#### [Brief]
Reproduce all records verbatim.

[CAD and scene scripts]
* * *

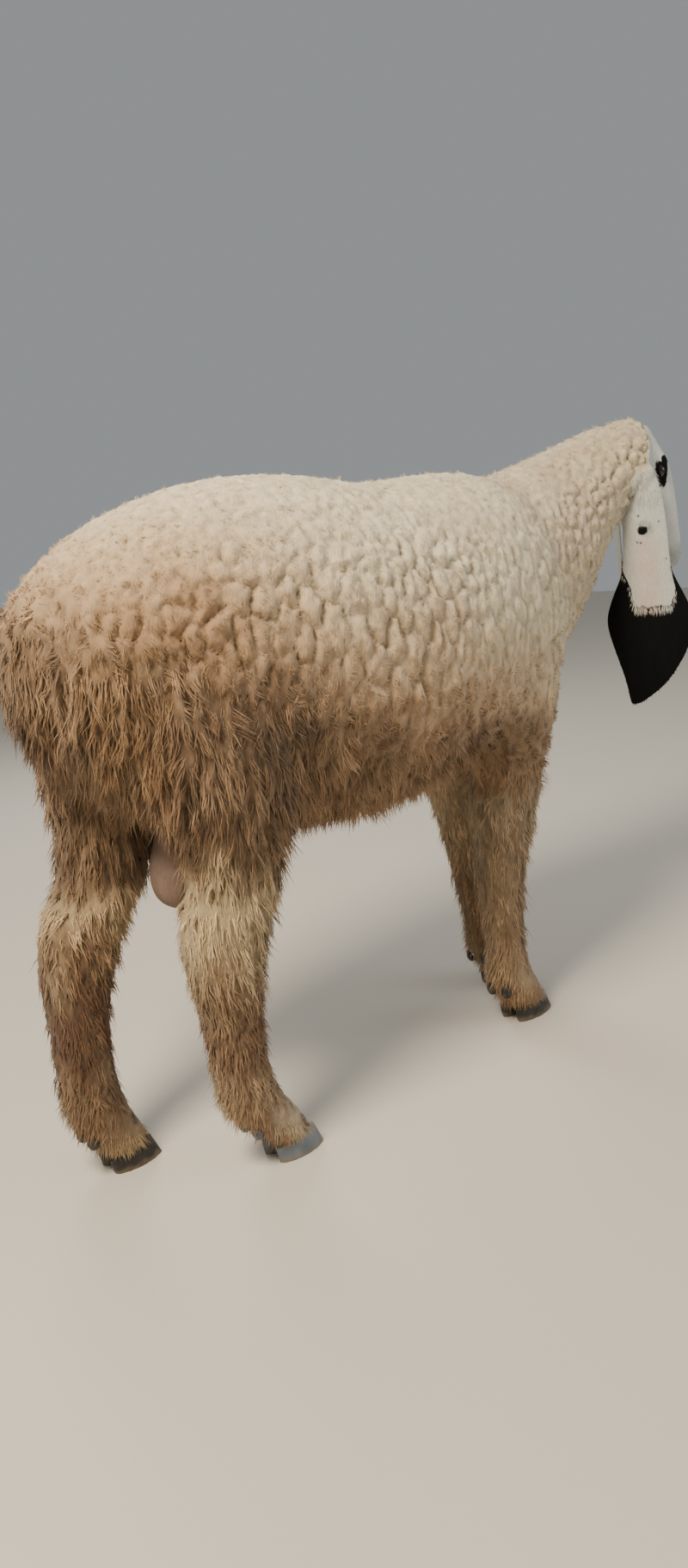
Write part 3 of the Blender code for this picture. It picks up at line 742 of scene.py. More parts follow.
def unwrap(points, tube_index):
    """Where points lie on the unwrap, along and round the tube that each belongs to, and their angles."""
    spots = np.zeros((len(points), 2))
    angles = np.zeros(len(points))
    for i, name in enumerate(TUBE_NAMES):
        chosen = tube_index == i
        if not chosen.any():
            continue
        tube = TUBES[name]
        start, end = np.array(tube.start), np.array(tube.end)
        axis = (end - start) / np.linalg.norm(end - start)
        up = np.array(tube.up) - axis * np.dot(tube.up, axis)
        up = up / np.linalg.norm(up)
        side = np.cross(axis, up)
        away = points[chosen] - start
        along = np.clip(away @ axis / np.linalg.norm(end - start), 0, 1)
        angle = np.arctan2(away @ side, away @ up) / (2 * math.pi) + 0.5
        angles[chosen] = angle
        spots[chosen, 0] = tube.corner[0] + tube.size[0] * along
        spots[chosen, 1] = tube.corner[1] + tube.size[1] * (0.02 + ROUND * angle)
    return spots, angles


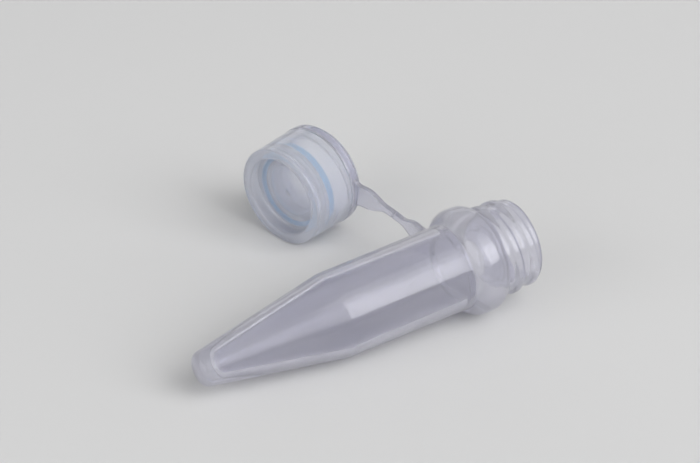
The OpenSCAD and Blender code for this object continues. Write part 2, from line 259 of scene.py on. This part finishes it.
# ---------------------------------------------------------------- cap
SHOULDER_R, TOP_R, TOP_ROUNDING, RIM_ROUNDING = 6.78, 6.59, 0.2, 0.25
GROOVE_R, GROOVE_EDGE, LIP_REACH, LIP_ROUNDING = 6.2, 0.1, 0.2, 0.12
CAP_BORE_R, CAP_BORE_CHAMFER, CAP_BORE_STEP = 5.8, 0.15, 0.3
RECESS_R, RECESS_DEPTH, RECESS_FILLET, END_WALL, GATE_R, GATE_DEPTH = 5.2, 1.6, 0.6, 1.0, 0.55, 0.25
SEAL_SECTION, SEAL_GAP = 1.3, 0.03
PLUG_R, PLUG_WALL, PLUG_LENGTH, PLUG_CHAMFER = 4.34, 0.8, 0.8, 0.2
SEAT = RECESS_DEPTH + END_WALL
SEAT_END = SEAT + 2 * SEAL_GAP + SEAL_SECTION
SEAL_R = PLUG_R + SEAL_GAP + SEAL_SECTION / 2
SEAL_WALL_R = SEAL_R + SEAL_SECTION / 2 + SEAL_GAP
PLUG_END = SEAT_END + PLUG_LENGTH
CAP_THREAD_BAND = (SEAT_END + 0.25, CAP_HEIGHT - 0.1)
CAP_THREAD_START = SEAT_END + 0.35 + THREAD_FOOT / 2

cap_outline = (
    [(0, RECESS_DEPTH + GATE_DEPTH), (GATE_R / 2, RECESS_DEPTH + GATE_DEPTH), (GATE_R, RECESS_DEPTH)]
    + arc(RECESS_R - RECESS_FILLET, RECESS_DEPTH - RECESS_FILLET, RECESS_FILLET, 90, 0)
    + arc(RECESS_R + RIM_ROUNDING, RIM_ROUNDING, RIM_ROUNDING, 180, 270)
    + arc(TOP_R - TOP_ROUNDING, TOP_ROUNDING, TOP_ROUNDING, -90, 0)
    + [(SHOULDER_R, GROOVE_START - GROOVE_EDGE), (SHOULDER_R - GROOVE_EDGE, GROOVE_START),
       (GROOVE_R, GROOVE_START), (GROOVE_R, GROOVE_END), (GROOVE_R + LIP_REACH, GROOVE_END)]
    + arc(GROOVE_R + LIP_REACH - LIP_ROUNDING, CAP_HEIGHT - LIP_ROUNDING, LIP_ROUNDING, 0, 90)
    + [(CAP_BORE_R + CAP_BORE_CHAMFER, CAP_HEIGHT), (CAP_BORE_R, CAP_HEIGHT - CAP_BORE_CHAMFER),
       (CAP_BORE_R, SEAT_END + CAP_BORE_STEP), (SEAL_WALL_R, SEAT_END), (SEAL_WALL_R, SEAT), (PLUG_R, SEAT),
       (PLUG_R, PLUG_END - PLUG_CHAMFER), (PLUG_R - PLUG_CHAMFER, PLUG_END),
       (PLUG_R - PLUG_WALL, PLUG_END), (PLUG_R - PLUG_WALL, SEAT), (0, SEAT)])
cap_fine = thread_fine(CAP_BORE_R, reach=0.07, foot=CAP_THREAD_BAND[0])
cap_rows = soft_outline(cap_outline, soft=0.07, fine=cap_fine)
cap_rows[0, 0] = cap_rows[-1, 0] = 0
cap_thread = helix(CAP_BORE_R, crest_r=5.4, start_z=CAP_THREAD_START, start_angle=0.0, turns=0.8,
                   band=CAP_THREAD_BAND)
cap = lathe("screw_cap", cap_rows, CAP_PLACE, wall=cap_thread)

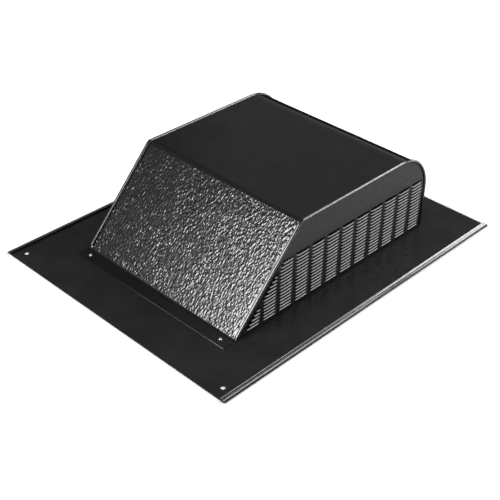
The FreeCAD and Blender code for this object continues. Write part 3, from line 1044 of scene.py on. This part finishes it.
def world():
    """Grey studio, dark on the far left, with a low white backdrop all round.

    The backdrop is seen but gives no light.
    """
    scene_world = bpy.data.worlds.new("studio")
    bpy.context.scene.world = scene_world
    scene_world.use_nodes = True
    tree = scene_world.node_tree
    studio = tree.nodes["Background"]
    direction = tree.nodes.new("ShaderNodeTexCoord").outputs["Generated"]
    height = add_axes(tree, direction)["Z"]
    tree.links.new(add_ramp(tree, height, STUDIO_GREYS), studio.inputs["Color"])
    across = tree.nodes.new("ShaderNodeVectorMath")
    across.operation = "DOT_PRODUCT"
    across.inputs[1].default_value = LEFTWARDS
    tree.links.new(direction, across.inputs[0])
    tree.links.new(add_ramp(tree, across.outputs["Value"], STUDIO_STRENGTHS), studio.inputs["Strength"])
    backdrop = tree.nodes.new("ShaderNodeBackground")
    backdrop.inputs["Color"].default_value = (1, 1, 1, 1)
    low = add_range(tree, height, BACKDROP_FADE, (1.0, 0.0))
    either = tree.nodes.new("ShaderNodeMixShader")
    tree.links.new(add_math(tree, "MULTIPLY", is_seen(tree), low), either.inputs[0])
    tree.links.new(studio.outputs[0], either.inputs[1])
    tree.links.new(backdrop.outputs[0], either.inputs[2])
    tree.links.new(either.outputs[0], tree.nodes["World Output"].inputs["Surface"])


def camera():
    """The camera, placed as in the photo."""
    data = bpy.data.cameras.new("camera")
    data.sensor_width = SENSOR_WIDTH
    data.lens = FOCAL_LENGTH / IMAGE_WIDTH * SENSOR_WIDTH
    data.clip_start, data.clip_end = 0.05, 50
    obj = bpy.data.objects.new("camera", data)
    bpy.context.scene.collection.objects.link(obj)
    place = Matrix(CAMERA_AXES).transposed().to_4x4()
    place.translation = CAMERA_PLACE * MM
    obj.matrix_world = place
    bpy.context.scene.camera = obj


floor()
world()
softbox("front_left_softbox", 259, 33, 1.7, 28, 21, 21.0)
softbox("front_left_edge", 241.5, 33, 1.7, 7, 21, 8.0)
softbox("front_left_rim", 234, 32, 1.7, 8, 22, 2.0)
softbox("left_fill", 228, 33, 1.7, 4, 24, 0.7)
softbox("far_left_fill", 220, 33, 1.7, 12, 24, 0.2)
softbox("right_low_softbox", 40, 7.5, 2.4, 100, 11, 7.0)
softbox("right_softbox", 46, 24, 2.4, 22, 9, 29.0)
softbox("right_high_fill", 46, 36, 2.4, 30, 12, 2.0)
softbox("back_softbox", 76, 41, 2.4, 38, 10, 15.0)
softbox("high_back_softbox", 95, 56, 2.4, 22, 18, 10.0)
camera()
bpy.context.scene.view_settings.view_transform = "Standard"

* * *

#### [Exercise output]
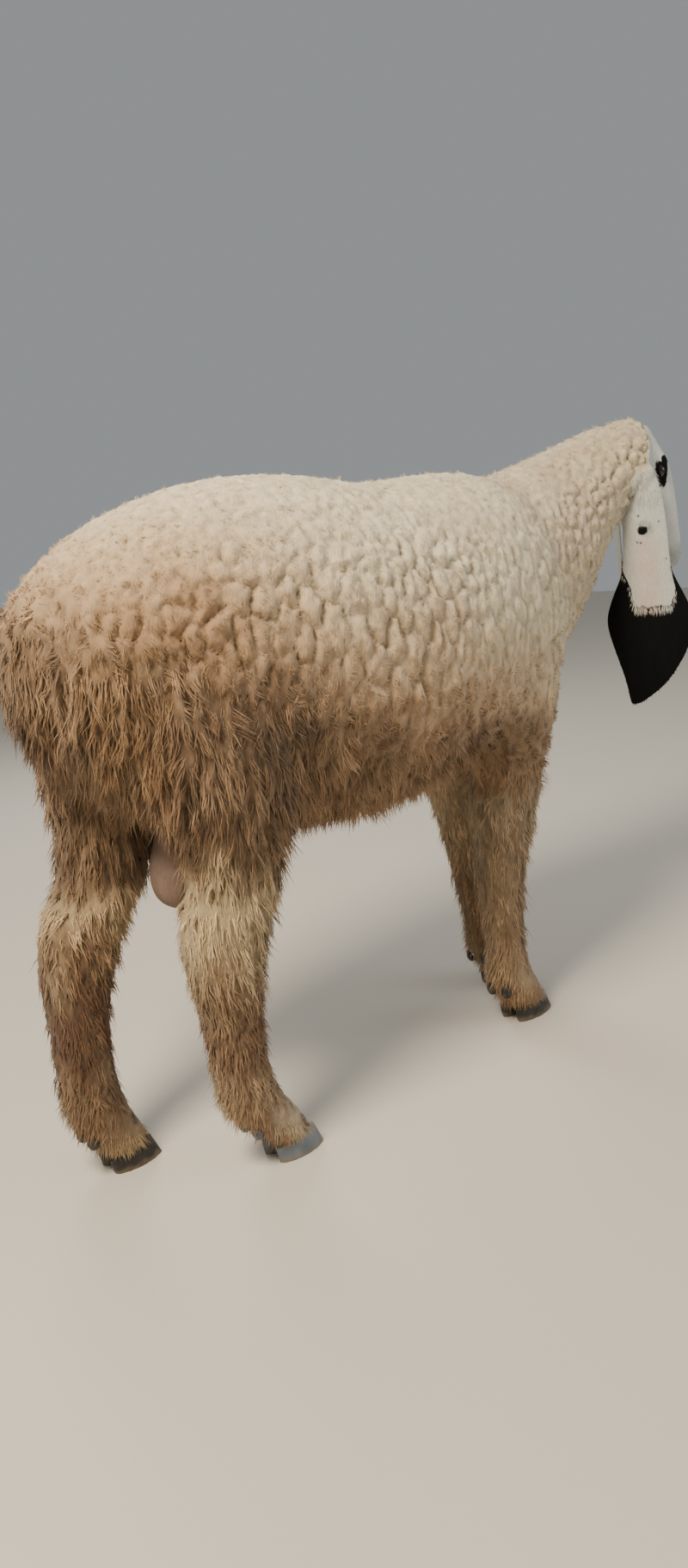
Write part 3 of the Blender code for this picture. It picks up at line 742 of scene.py. More parts follow.
def unwrap(points, tube_index):
    """Where points lie on the unwrap, along and round the tube that each belongs to, and their angles."""
    spots = np.zeros((len(points), 2))
    angles = np.zeros(len(points))
    for i, name in enumerate(TUBE_NAMES):
        chosen = tube_index == i
        if not chosen.any():
            continue
        tube = TUBES[name]
        start, end = np.array(tube.start), np.array(tube.end)
        axis = (end - start) / np.linalg.norm(end - start)
        up = np.array(tube.up) - axis * np.dot(tube.up, axis)
        up = up / np.linalg.norm(up)
        side = np.cross(axis, up)
        away = points[chosen] - start
        along = np.clip(away @ axis / np.linalg.norm(end - start), 0, 1)
        angle = np.arctan2(away @ side, away @ up) / (2 * math.pi) + 0.5
        angles[chosen] = angle
        spots[chosen, 0] = tube.corner[0] + tube.size[0] * along
        spots[chosen, 1] = tube.corner[1] + tube.size[1] * (0.02 + ROUND * angle)
    return spots, angles


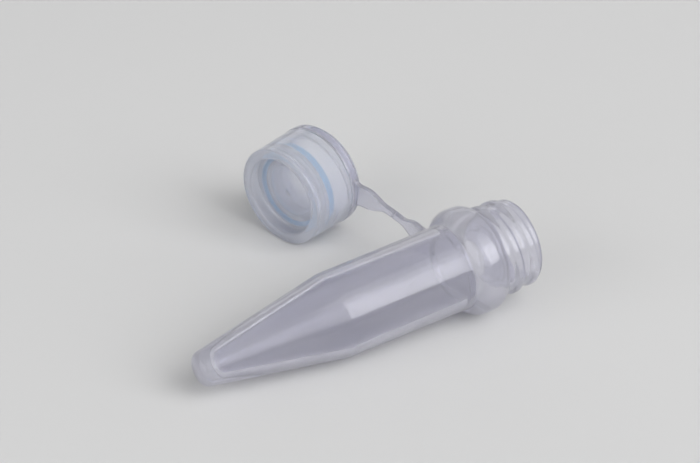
The OpenSCAD and Blender code for this object continues. Write part 2, from line 259 of scene.py on. This part finishes it.
# ---------------------------------------------------------------- cap
SHOULDER_R, TOP_R, TOP_ROUNDING, RIM_ROUNDING = 6.78, 6.59, 0.2, 0.25
GROOVE_R, GROOVE_EDGE, LIP_REACH, LIP_ROUNDING = 6.2, 0.1, 0.2, 0.12
CAP_BORE_R, CAP_BORE_CHAMFER, CAP_BORE_STEP = 5.8, 0.15, 0.3
RECESS_R, RECESS_DEPTH, RECESS_FILLET, END_WALL, GATE_R, GATE_DEPTH = 5.2, 1.6, 0.6, 1.0, 0.55, 0.25
SEAL_SECTION, SEAL_GAP = 1.3, 0.03
PLUG_R, PLUG_WALL, PLUG_LENGTH, PLUG_CHAMFER = 4.34, 0.8, 0.8, 0.2
SEAT = RECESS_DEPTH + END_WALL
SEAT_END = SEAT + 2 * SEAL_GAP + SEAL_SECTION
SEAL_R = PLUG_R + SEAL_GAP + SEAL_SECTION / 2
SEAL_WALL_R = SEAL_R + SEAL_SECTION / 2 + SEAL_GAP
PLUG_END = SEAT_END + PLUG_LENGTH
CAP_THREAD_BAND = (SEAT_END + 0.25, CAP_HEIGHT - 0.1)
CAP_THREAD_START = SEAT_END + 0.35 + THREAD_FOOT / 2

cap_outline = (
    [(0, RECESS_DEPTH + GATE_DEPTH), (GATE_R / 2, RECESS_DEPTH + GATE_DEPTH), (GATE_R, RECESS_DEPTH)]
    + arc(RECESS_R - RECESS_FILLET, RECESS_DEPTH - RECESS_FILLET, RECESS_FILLET, 90, 0)
    + arc(RECESS_R + RIM_ROUNDING, RIM_ROUNDING, RIM_ROUNDING, 180, 270)
    + arc(TOP_R - TOP_ROUNDING, TOP_ROUNDING, TOP_ROUNDING, -90, 0)
    + [(SHOULDER_R, GROOVE_START - GROOVE_EDGE), (SHOULDER_R - GROOVE_EDGE, GROOVE_START),
       (GROOVE_R, GROOVE_START), (GROOVE_R, GROOVE_END), (GROOVE_R + LIP_REACH, GROOVE_END)]
    + arc(GROOVE_R + LIP_REACH - LIP_ROUNDING, CAP_HEIGHT - LIP_ROUNDING, LIP_ROUNDING, 0, 90)
    + [(CAP_BORE_R + CAP_BORE_CHAMFER, CAP_HEIGHT), (CAP_BORE_R, CAP_HEIGHT - CAP_BORE_CHAMFER),
       (CAP_BORE_R, SEAT_END + CAP_BORE_STEP), (SEAL_WALL_R, SEAT_END), (SEAL_WALL_R, SEAT), (PLUG_R, SEAT),
       (PLUG_R, PLUG_END - PLUG_CHAMFER), (PLUG_R - PLUG_CHAMFER, PLUG_END),
       (PLUG_R - PLUG_WALL, PLUG_END), (PLUG_R - PLUG_WALL, SEAT), (0, SEAT)])
cap_fine = thread_fine(CAP_BORE_R, reach=0.07, foot=CAP_THREAD_BAND[0])
cap_rows = soft_outline(cap_outline, soft=0.07, fine=cap_fine)
cap_rows[0, 0] = cap_rows[-1, 0] = 0
cap_thread = helix(CAP_BORE_R, crest_r=5.4, start_z=CAP_THREAD_START, start_angle=0.0, turns=0.8,
                   band=CAP_THREAD_BAND)
cap = lathe("screw_cap", cap_rows, CAP_PLACE, wall=cap_thread)

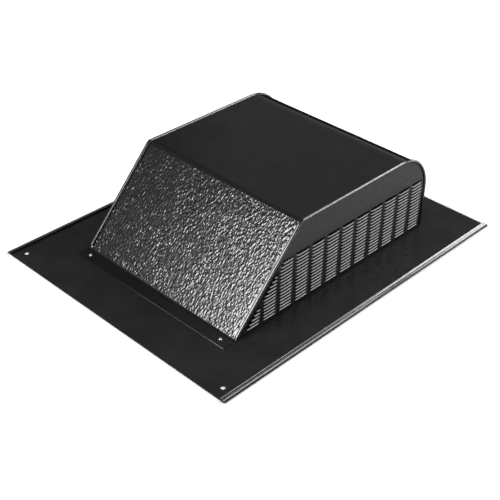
The FreeCAD and Blender code for this object continues. Write part 3, from line 1044 of scene.py on. This part finishes it.
def world():
    """Grey studio, dark on the far left, with a low white backdrop all round.

    The backdrop is seen but gives no light.
    """
    scene_world = bpy.data.worlds.new("studio")
    bpy.context.scene.world = scene_world
    scene_world.use_nodes = True
    tree = scene_world.node_tree
    studio = tree.nodes["Background"]
    direction = tree.nodes.new("ShaderNodeTexCoord").outputs["Generated"]
    height = add_axes(tree, direction)["Z"]
    tree.links.new(add_ramp(tree, height, STUDIO_GREYS), studio.inputs["Color"])
    across = tree.nodes.new("ShaderNodeVectorMath")
    across.operation = "DOT_PRODUCT"
    across.inputs[1].default_value = LEFTWARDS
    tree.links.new(direction, across.inputs[0])
    tree.links.new(add_ramp(tree, across.outputs["Value"], STUDIO_STRENGTHS), studio.inputs["Strength"])
    backdrop = tree.nodes.new("ShaderNodeBackground")
    backdrop.inputs["Color"].default_value = (1, 1, 1, 1)
    low = add_range(tree, height, BACKDROP_FADE, (1.0, 0.0))
    either = tree.nodes.new("ShaderNodeMixShader")
    tree.links.new(add_math(tree, "MULTIPLY", is_seen(tree), low), either.inputs[0])
    tree.links.new(studio.outputs[0], either.inputs[1])
    tree.links.new(backdrop.outputs[0], either.inputs[2])
    tree.links.new(either.outputs[0], tree.nodes["World Output"].inputs["Surface"])


def camera():
    """The camera, placed as in the photo."""
    data = bpy.data.cameras.new("camera")
    data.sensor_width = SENSOR_WIDTH
    data.lens = FOCAL_LENGTH / IMAGE_WIDTH * SENSOR_WIDTH
    data.clip_start, data.clip_end = 0.05, 50
    obj = bpy.data.objects.new("camera", data)
    bpy.context.scene.collection.objects.link(obj)
    place = Matrix(CAMERA_AXES).transposed().to_4x4()
    place.translation = CAMERA_PLACE * MM
    obj.matrix_world = place
    bpy.context.scene.camera = obj


floor()
world()
softbox("front_left_softbox", 259, 33, 1.7, 28, 21, 21.0)
softbox("front_left_edge", 241.5, 33, 1.7, 7, 21, 8.0)
softbox("front_left_rim", 234, 32, 1.7, 8, 22, 2.0)
softbox("left_fill", 228, 33, 1.7, 4, 24, 0.7)
softbox("far_left_fill", 220, 33, 1.7, 12, 24, 0.2)
softbox("right_low_softbox", 40, 7.5, 2.4, 100, 11, 7.0)
softbox("right_softbox", 46, 24, 2.4, 22, 9, 29.0)
softbox("right_high_fill", 46, 36, 2.4, 30, 12, 2.0)
softbox("back_softbox", 76, 41, 2.4, 38, 10, 15.0)
softbox("high_back_softbox", 95, 56, 2.4, 22, 18, 10.0)
camera()
bpy.context.scene.view_settings.view_transform = "Standard"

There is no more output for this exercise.